Unser Weg in das Hochgebirge ist ein alter schmaler Pfad. Schon vor den spanischen Eroberern haben ihn die indianischen Einwohner benutzt. Er steigt steil an. Hunderte von Kilometern weit reiht sich Vulkangipfel an Vulkangipfel. Die Stille ist ungewohnt und einfach fantastisch. Aber die Luft wird dünn in 4000 Meter Höhe. Wir Europäer kommen an das Limit unserer Kräfte. Unsere Guides haben Verständnis dafür. Sie bauen unser Lager für die Nacht auf und kümmern sich um das Abendessen, während wir uns ausruhen können. Bei der ersten Tasse Tee kehren unsere Lebenskräfte zurück. Zum ersten Mal sitzen wir alle fünf zusammen und reden.

 

„Wo sind deine Kinder?“

In unserem  munteren Gespräch erzählt unsere Mitwanderin, dass sie vierfache Mutter sei. Unsere ecuadorianischen Begleiter schauen sie überrascht an.

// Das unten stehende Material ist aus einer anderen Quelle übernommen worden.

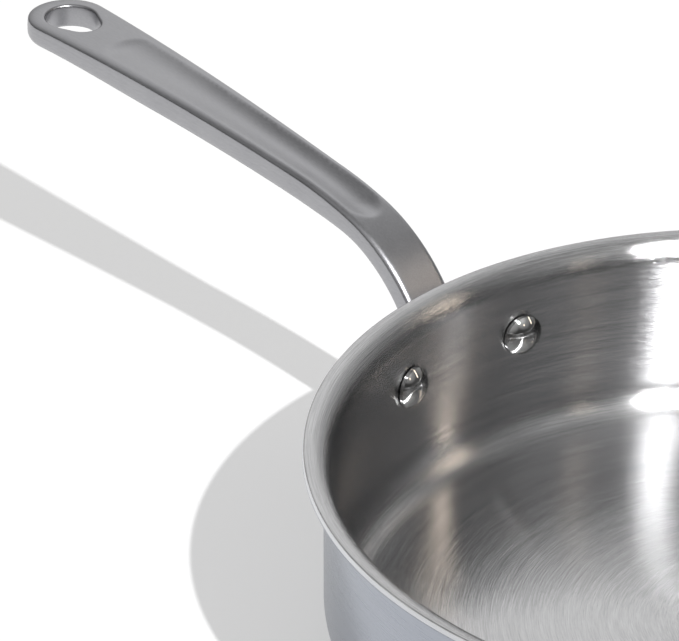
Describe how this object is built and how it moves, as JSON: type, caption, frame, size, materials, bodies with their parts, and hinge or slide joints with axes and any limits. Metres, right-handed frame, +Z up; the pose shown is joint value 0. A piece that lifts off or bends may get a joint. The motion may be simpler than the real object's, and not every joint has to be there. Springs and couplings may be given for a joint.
{
  "type": "saute pan",
  "caption": "Straight-sided saute pan of clad stainless steel, with a flared pouring lip and a long riveted cast handle with a thumb scoop and a hanging hole.",
  "frame": {"origin": "centre of the base's underside, on the pan's own axis", "axes": "+Z up, out of the open top; +X out along the handle; +Y completes the right-handed frame"},
  "size_m": [0.477, 0.28, 0.0973],
  "materials": {
    "cooking_surface": "stainless steel, finely brushed round the bowl",
    "core": "plain aluminium, seen only at the lip's cut edge",
    "exterior": "magnetic stainless steel, satin brushed round the bowl",
    "handle": "cast stainless steel, fine satin",
    "rivet": "stainless steel, polished domed heads"
  },
  "bodies": {
    "root": {"cooking_surface_ply": "cooking_surface", "aluminium_core_ply": "core", "outer_steel_ply": "exterior", "handle": "handle", "rivet_left": "rivet", "rivet_right": "rivet"}
  },
  "joints": []
}
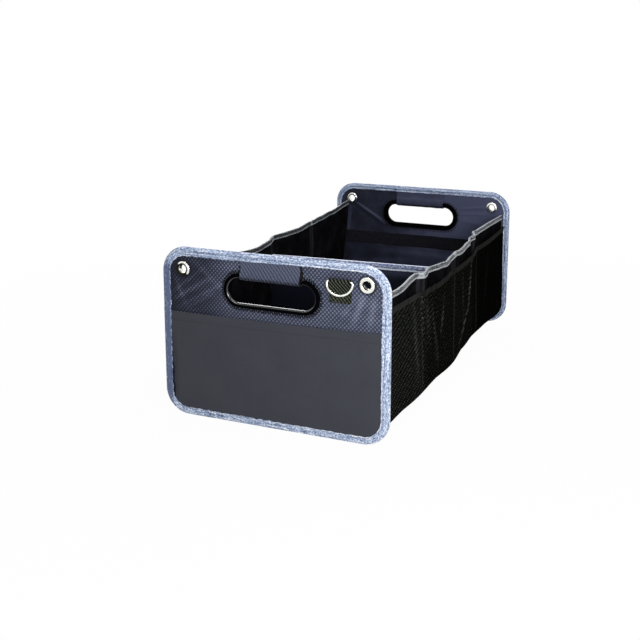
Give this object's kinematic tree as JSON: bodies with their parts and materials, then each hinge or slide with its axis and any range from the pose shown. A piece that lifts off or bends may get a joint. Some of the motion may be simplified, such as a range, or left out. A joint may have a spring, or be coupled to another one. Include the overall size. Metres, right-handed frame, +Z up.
{
  "type": "foldable boot organiser",
  "caption": "Open cloth box for a car boot with stiff bound end panels, hand holes, side mesh pockets and a divider.",
  "frame": {"origin": "on the floor, under the middle of the outer bounds", "axes": "+Z up, +Y along the box from the front panel, which carries the flat pocket and the D ring, to the rear panel, and +X to the right seen from the front"},
  "size_m": [0.3292, 0.6074, 0.23],
  "materials": {
    "dobby_cloth": "woven polyester with a fine dotted grid, matte",
    "lining_cloth": "plain woven polyester, satin",
    "pocket_cloth": "fine plain weave, matte",
    "wall_cloth": "plain woven polyester, matte",
    "grey_tape": "woven binding tape with a metallic sparkle",
    "black_mesh": "knitted mesh, matte",
    "black_elastic": "ribbed elastic, matte",
    "black_webbing": "ribbed webbing, matte",
    "loop_tape": "looped pile, matte",
    "stiffener_board": "plain board, covered with cloth",
    "black_moulding": "moulded, glossy",
    "nickel_steel": "nickel plated, bright"
  },
  "bodies": {
    "bag": {"front_board": "stiffener_board", "front_outer_cover": "dobby_cloth", "front_lining": "lining_cloth", "front_binding": "grey_tape", "front_handle_rim": "black_moulding", "front_handle_rim_back": "black_moulding", "front_handle_grip": "dobby_cloth", "front_loop_tape": "loop_tape", "front_eyelet_left": "nickel_steel", "front_eyelet_washer_left": "nickel_steel", "front_eyelet_right": "nickel_steel", "front_eyelet_washer_right": "nickel_steel", "rear_board": "stiffener_board", "rear_outer_cover": "dobby_cloth", "rear_lining": "lining_cloth", "rear_binding": "grey_tape", "rear_handle_rim": "black_moulding", "rear_handle_rim_back": "black_moulding", "rear_handle_grip": "dobby_cloth", "rear_loop_tape": "loop_tape", "rear_eyelet_left": "nickel_steel", "rear_eyelet_washer_left": "nickel_steel", "rear_eyelet_right": "nickel_steel", "rear_eyelet_washer_right": "nickel_steel", "front_pocket": "pocket_cloth", "d_ring_tab": "black_webbing", "bottom_cloth": "wall_cloth", "base_insert_under_cloth": "lining_cloth", "base_board_1": "stiffener_board", "base_board_2": "stiffener_board", "base_board_3": "stiffener_board", "base_board_4": "stiffener_board", "base_insert_top_cloth": "lining_cloth", "divider_board": "stiffener_board", "divider_front_cloth": "lining_cloth", "divider_rear_cloth": "lining_cloth", "divider_edging": "grey_tape", "right_wall": "wall_cloth", "right_wall_edging": "grey_tape", "right_mesh_pockets": "black_mesh", "right_pocket_elastic": "black_elastic", "left_wall": "wall_cloth", "left_wall_edging": "grey_tape", "left_mesh_pockets": "black_mesh", "left_pocket_elastic": "black_elastic"},
    "ring": {"d_ring": "nickel_steel"}
  },
  "joints": [
    {"name": "d_ring_swing", "type": "hinge", "parent": "bag", "child": "ring", "pos_m": [0.095, -0.29841, 0.207], "axis": [-1, 0, 0], "range_deg": [0, 150]}
  ]
}
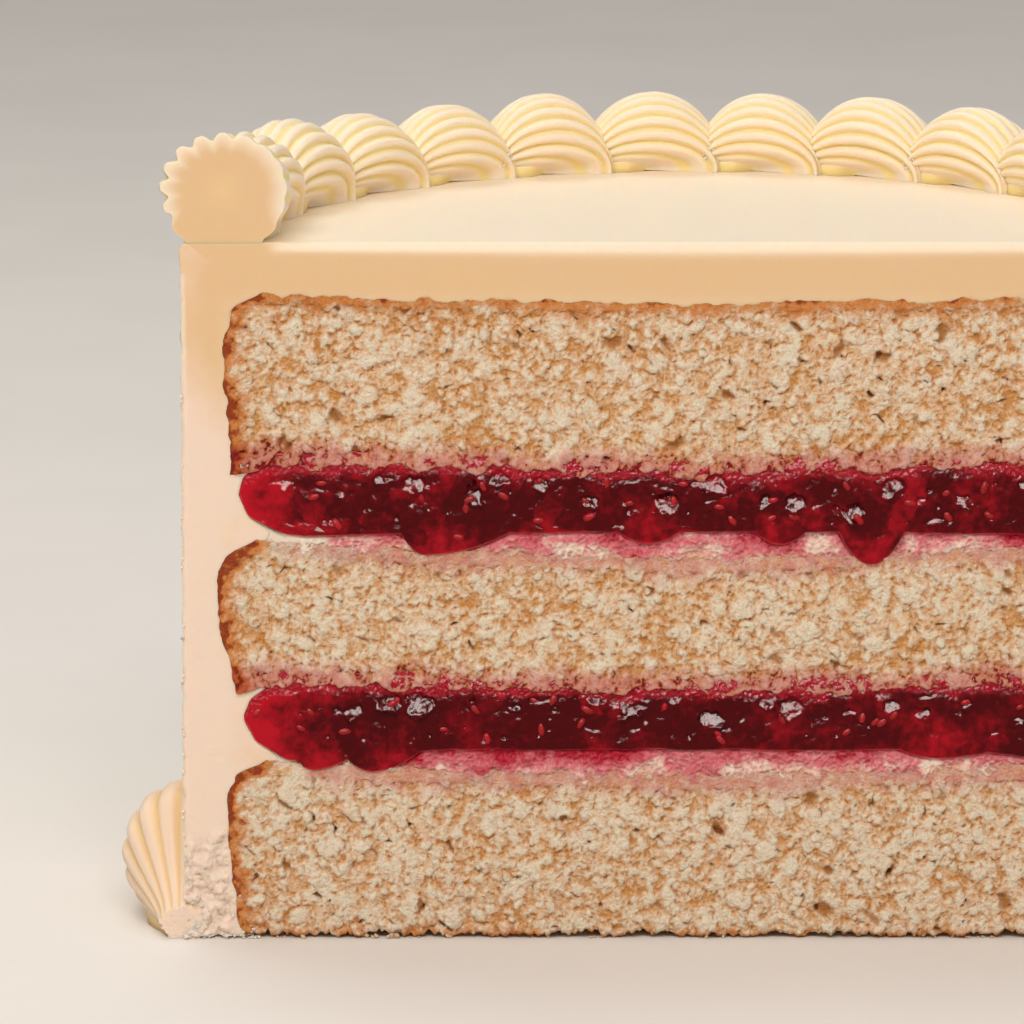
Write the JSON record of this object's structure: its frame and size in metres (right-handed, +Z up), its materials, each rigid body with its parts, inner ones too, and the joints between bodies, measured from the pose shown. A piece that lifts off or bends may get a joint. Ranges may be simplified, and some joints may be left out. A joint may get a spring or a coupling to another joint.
{
  "type": "half of a jam-filled layer cake",
  "caption": "Cut half of a round vanilla sponge cake with jam layers, buttercream icing and piped shell borders.",
  "frame": {"origin": "middle of the overall footprint, on the surface that the cake stands on", "axes": "+Z up; the flat cut face looks along -Y and the round iced side along +Y; X runs along the cut"},
  "size_m": [0.187, 0.0954, 0.1309],
  "materials": {
    "sponge": "open vanilla sponge crumb with a thin browned crust at its sides",
    "jam": "wet dark red seeded berry jam",
    "cream": "thin buttercream stained pink by the jam",
    "icing": "smooth ivory buttercream with a soft sheen",
    "piping": "ridged ivory buttercream piped with a star tip"
  },
  "bodies": {
    "root": {"sponge_top": "sponge", "sponge_middle": "sponge", "sponge_bottom": "sponge", "jam_upper": "jam", "jam_lower": "jam", "cream_upper": "cream", "cream_lower": "cream", "icing": "icing", "top_shell_01": "piping", "top_shell_02": "piping", "top_shell_03": "piping", "top_shell_04": "piping", "top_shell_05": "piping", "top_shell_06": "piping", "top_shell_07": "piping", "top_shell_08": "piping", "top_shell_09": "piping", "top_shell_10": "piping", "top_shell_11": "piping", "top_shell_12": "piping", "top_shell_13": "piping", "base_shell_01": "piping", "base_shell_02": "piping", "base_shell_03": "piping", "base_shell_04": "piping", "base_shell_05": "piping", "base_shell_06": "piping", "base_shell_07": "piping", "base_shell_08": "piping"}
  },
  "joints": []
}
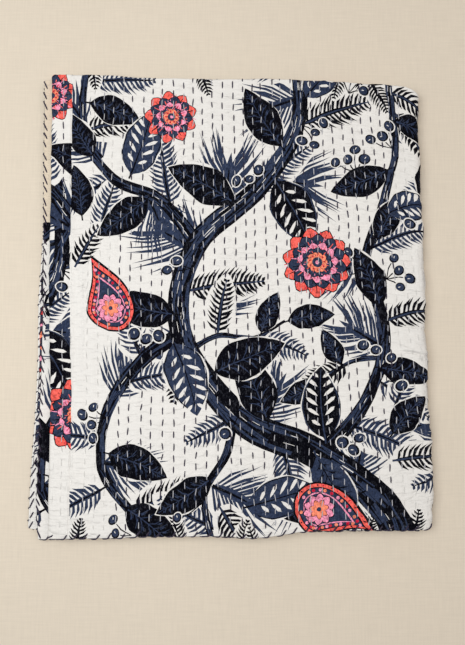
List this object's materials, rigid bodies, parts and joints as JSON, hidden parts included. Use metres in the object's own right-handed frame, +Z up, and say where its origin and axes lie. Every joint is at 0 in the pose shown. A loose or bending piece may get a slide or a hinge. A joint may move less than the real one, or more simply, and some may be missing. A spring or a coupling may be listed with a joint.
{
  "type": "folded kantha quilt",
  "caption": "Printed cotton quilt with rows of running stitch, folded flat into a thick rectangular packet with hems at its left and foot.",
  "frame": {"origin": "under the middle of the packet, at the height of the surface that it lies on", "axes": "+X across the packet from the hemmed side to the folded side, +Y along it from the hemmed end to the folded end, +Z up"},
  "size_m": [0.6092, 0.7138, 0.0263],
  "materials": {
    "printed_cotton": "matt"
  },
  "bodies": {
    "root": {"quilt": "printed_cotton"}
  },
  "joints": []
}
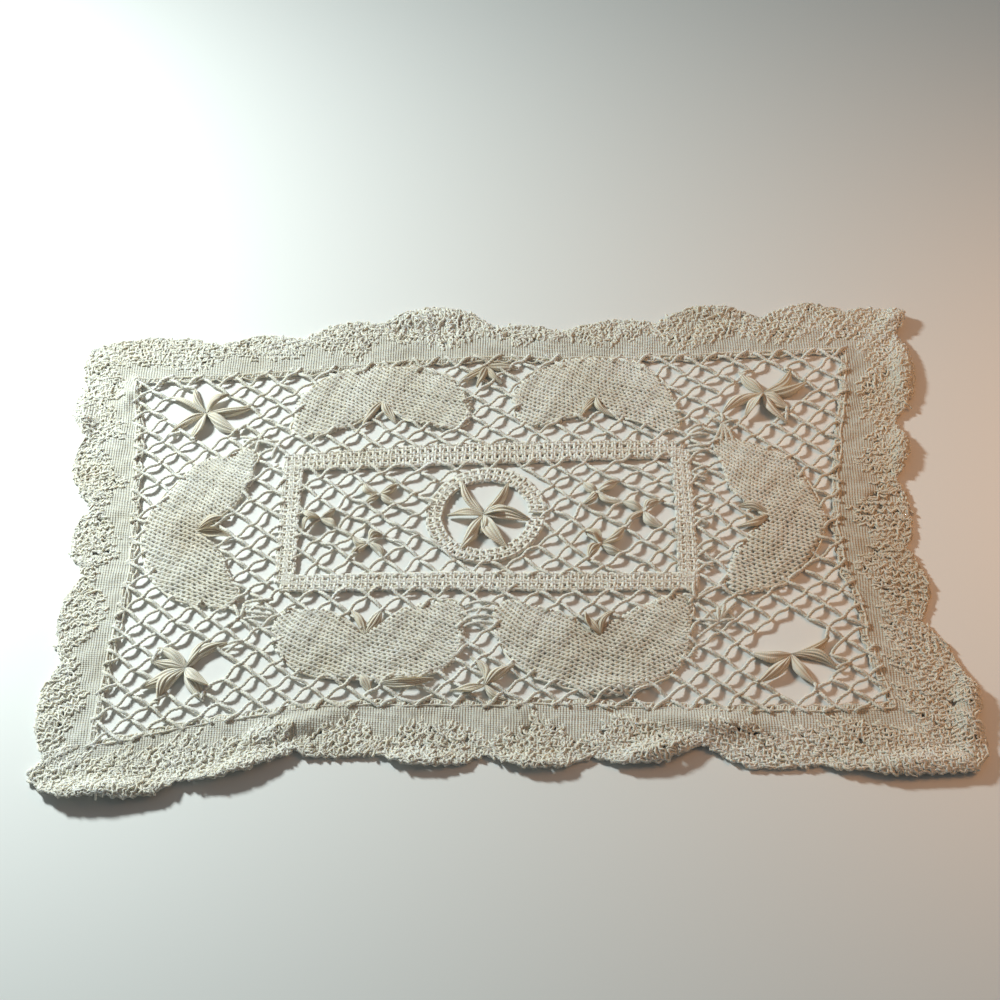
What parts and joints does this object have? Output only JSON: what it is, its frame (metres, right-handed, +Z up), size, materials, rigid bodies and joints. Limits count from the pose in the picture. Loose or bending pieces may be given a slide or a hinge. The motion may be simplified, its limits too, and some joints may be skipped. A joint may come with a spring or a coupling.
{
  "type": "doily",
  "caption": "Rectangular bobbin lace mat lying flat: open plaited net with leaves and hearts inside a woven tape, and a looped scalloped edge.",
  "frame": {"origin": "centre of the mat's box, at the level of the surface it lies on", "axes": "+X along the mat's long side, +Y away from its front edge, +Z up through its thickness"},
  "size_m": [0.3236, 0.2198, 0.0059],
  "materials": {
    "cotton_thread": "ecru cotton thread, matt, plaited and woven"
  },
  "bodies": {
    "root": {"lace_mat": "cotton_thread"}
  },
  "joints": []
}
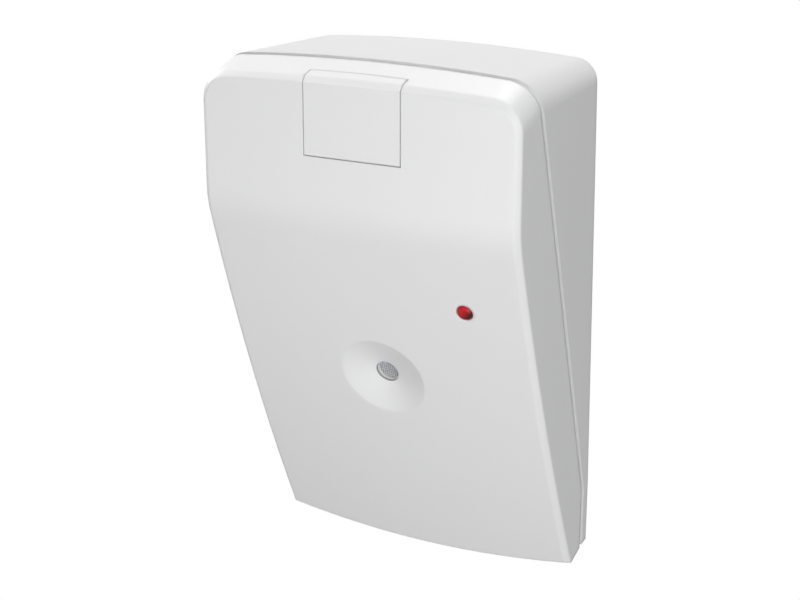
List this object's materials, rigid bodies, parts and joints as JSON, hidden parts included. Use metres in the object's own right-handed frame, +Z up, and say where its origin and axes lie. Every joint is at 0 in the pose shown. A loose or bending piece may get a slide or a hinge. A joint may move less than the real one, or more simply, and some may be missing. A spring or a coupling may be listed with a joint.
{
  "type": "glass break sensor",
  "caption": "Wall-mounted acoustic glass break sensor: drafted rear housing, wedge front cover with screw hatch, microphone dish and red indicator lamp, board inside.",
  "frame": {"origin": "on the wall plane, at the middle of the four wall screw holes in the rear housing", "axes": "+X to the right seen from the front, +Y into the wall, +Z up the wall; the front face looks along -Y"},
  "size_m": [0.066, 0.04, 0.1081],
  "materials": {
    "white_plastic": "fine moulded texture, white ABS",
    "steel": "zinc-plated steel",
    "board": "green solder resist on glass-epoxy board",
    "screen_cloth": "fine grey woven screen",
    "boot_rubber": "soft black rubber",
    "capsule_metal": "bright drawn aluminium",
    "lamp_red": "clear red epoxy lens",
    "nylon": "natural nylon",
    "terminal_plastic": "green moulded plastic",
    "brass": "bare brass",
    "relay_case": "cream moulded case",
    "switch_black": "black moulded plastic",
    "plunger_red": "red moulded plastic",
    "trimmer_blue": "blue moulded plastic",
    "rotor_white": "white moulded plastic",
    "chip_black": "black chip resin",
    "crystal_can": "drawn steel can",
    "capacitor_sleeve": "dark blue shrink sleeve",
    "header_black": "black strip with gold-coloured pins",
    "jumper_red": "red moulded plastic"
  },
  "bodies": {
    "case": {"rear_housing": "white_plastic", "front_cover": "white_plastic", "screw_hatch": "white_plastic", "cover_screw": "steel", "circuit_board": "board", "board_screws": "steel", "microphone_screen": "screen_cloth", "microphone_boot": "boot_rubber", "microphone_capsule": "capsule_metal", "indicator_lamp": "lamp_red", "lamp_spacer": "nylon", "terminal_block": "terminal_plastic", "terminal_clamps": "brass", "terminal_screws": "steel", "alarm_relay": "relay_case", "tamper_switch": "switch_black", "trimmer_body": "trimmer_blue", "processor_chip": "chip_black", "amplifier_chip": "chip_black", "clock_crystal": "crystal_can", "voltage_regulator": "chip_black", "supply_capacitor": "capacitor_sleeve", "coupling_capacitor": "capacitor_sleeve", "protection_diode": "chip_black", "jumper_header": "header_black", "lamp_jumper": "jumper_red", "range_jumper": "jumper_red"},
    "plunger": {"tamper_plunger": "plunger_red"},
    "rotor": {"trimmer_rotor": "rotor_white"}
  },
  "joints": [
    {"name": "tamper_press", "type": "slide", "parent": "case", "child": "plunger", "axis": [0, 0.9527, 0.304], "range_m": [0, 0.0006], "stiffness_N_per_m": 500, "springref_m": -0.002},
    {"name": "sensitivity_turn", "type": "hinge", "parent": "case", "child": "rotor", "pos_m": [-0.018, -0.01889, 0.00451], "axis": [0, -0.9527, -0.304], "range_deg": [-135, 135]}
  ]
}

Einer fragt: „Wo sind denn die Kinder jetzt?“

„Zu Hause, bei meinem Mann.“

„Wer passt denn jetzt auf die Kinder auf?“

„Mein Mann.“

Unsere Begleiter hören die Antworten unserer Mitwanderin, aber sie verstehen sie nicht. Eine vierfache Mutter, die durch die Berge wandert, ohne ihre Kinder, aber dafür mit zwei unbekannten Männern, und ein Ehemann, der sich in dieser Zeit freiwillig um die Kinder kümmert? Unglaublich. Auch als unsere Wanderfreundin Bilder von ihrer Familie auf dem Handy zeigt, verschwinden diese Zweifel nicht.

 

Was sind die Aufgaben von Frauen und Männern?

In den nächsten Tagen drehen sich die Unterhaltungen immer wieder um die unterschiedlichen Aufgaben von Frauen und Männern. Klar wird auch, dass unsere Begleiter und wir drei Europäer da keinen Konsens erzielen werden. Das müssen wir  auch nicht. Wir alle erleben die Grenzen unserer gegenseitigen Vorstellungen. Trotzdem haben wie die Wanderung gemeinsam weitergemacht und bis zum Ziel. Sie war ein großartiges Erlebnis, und ich habe dabei viel neues gesehen. Aber spannend für mich war auch die Erkenntnis, wie privilegiert ich bin in einer Gesellschaft zu leben in der alle Lebens- und Familienmodelle akzeptiert sind. In einer Gesellschaft, in der Frauen und Männer die gleichen Rechte haben. In einer Gesellschaft, in der ganz selbstverständlich Männer in Elternzeit gehen und Frauen in dieser Zeit arbeiten gehen – oder wandern.